Yellow Jacket

Lore drop: EYNIOBB CORPORATE MEMORANDUM



Classification: Internal Use Only – Executive Tier Clearance Required
Subject: EYNIOBB Composition, Flavor Engineering Constraints, and Psychological Deployment
Document ID: VDC-RS-RED-13X-OMEGA
Date: [REDACTED]
From: R&D Nutrition Division, EYNIOBB Core
To: Legion Supply Command, Citadel Integration Office

RE: Function, Flavor Viability, and Molecular Warnings Regarding the Everything-You-Need-in-One Bug Bar (EYNIOBB)

Confirmed Function:

The EYNIOBB contains every essential component required for complete human survival under combat and deprivation conditions:

Full-spectrum amino acids

Adaptive micronutrient compounds

Combat-ready caloric balance

Neuroregulation agents to suppress violent instability

Shelf-stable for 190 years

Self-hydrating

Does not require chewing or digestion assistance

Public Flavor Narrative:

"Made of bugs for clean, sustainable energy."

Internal Clarification:

The bar contains no insects.

"Bug bar" was a deliberate naming strategy to distract from the far more unsettling reality.

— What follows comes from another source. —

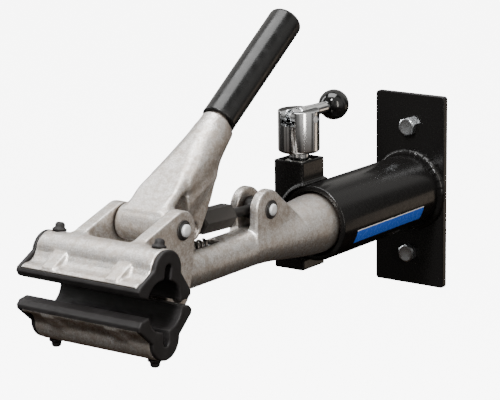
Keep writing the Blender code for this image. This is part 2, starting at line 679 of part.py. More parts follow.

The base compound, Grey Slurry 13C1, is a bio-synthetic slurry derived from reclaimed organic waste, decellularized tissue biomass, and lab-grown tumor colonies optimized for protein output.

Slurry 13C1 is chemically unstable when combined with flavor modifiers.

The narrative has been taken without permission. Report any sightings.

Taste Profile:

The bar's only stable and safe flavor is sadness.

That is not a joke, nor a punishment. It is the result of decades of failed flavor research.

EYNIOBB has attempted:

Neutral

Comforting

Sweet

Savory

Umami

Even emotional tones like nostalgia and hope

All failed.

Joy-based flavors caused psychological destabilization in long-term consumption trials.

Savory and sweet flavors led to emotional rebellion, resentment toward command, and in some cases full mental collapse.

Neutral flavors created apathetic detachment bordering on suicidal shutdown.

Sadness was the only emotion-flavor compound that could:

Be tolerated long-term

Maintain discipline

Prevent emotional corruption

Reinforce compliance under Legion pressure

If there were a better flavor, we would use it. Think of the credits

Dr. Thallus Mure, Lead Compound Engineer

Warning: Flavor Modification Attempts

Attempts to improve the taste have triggered chemical aggression from compound 13C1:

Salt, sugar, vinegar, alcohols: All led to violent flavor distortion and internal bar reformation

Artificial sweeteners: Triggered personality drift and mild amnesia

Cinnamon: Caused hardening to ceramic-like density

Honey: Caused the infamous "bee incident"

"Tasted like angry bees trying to rip their way up your throat and out your skull."
Subject 44.7, post-honey trial

Molecular analysis confirmed pseudo-stinger formation, histamine surges, and neural buzzing hallucinations.

Recommendation: Do not apply coatings, sauces, glazes, or dips. Do not mix with other food. Do not heat. Do not consume with hope.

Legion Usage Protocol:

The EYNIOBB is standard issue for first-year cadets and disciplinary rations for Legionnaires.

Despised universally except by instructors, who deploy it with sadistic precision.

Use Cases:

Punishment for failure

Obedience reinforcement

Post-failure emotional recalibration

Discipline through despair

"Flavor is mercy. They haven't earned it."
Lisa Verdance

Final Notes:

"They didn't fail to make it taste better.
They tried everything.
Sadness is the best we've got."
EYNIOBB Internal Conclusion, Flavor Division Seal Approved

The Bug Bar: Everything you need. Nothing you want.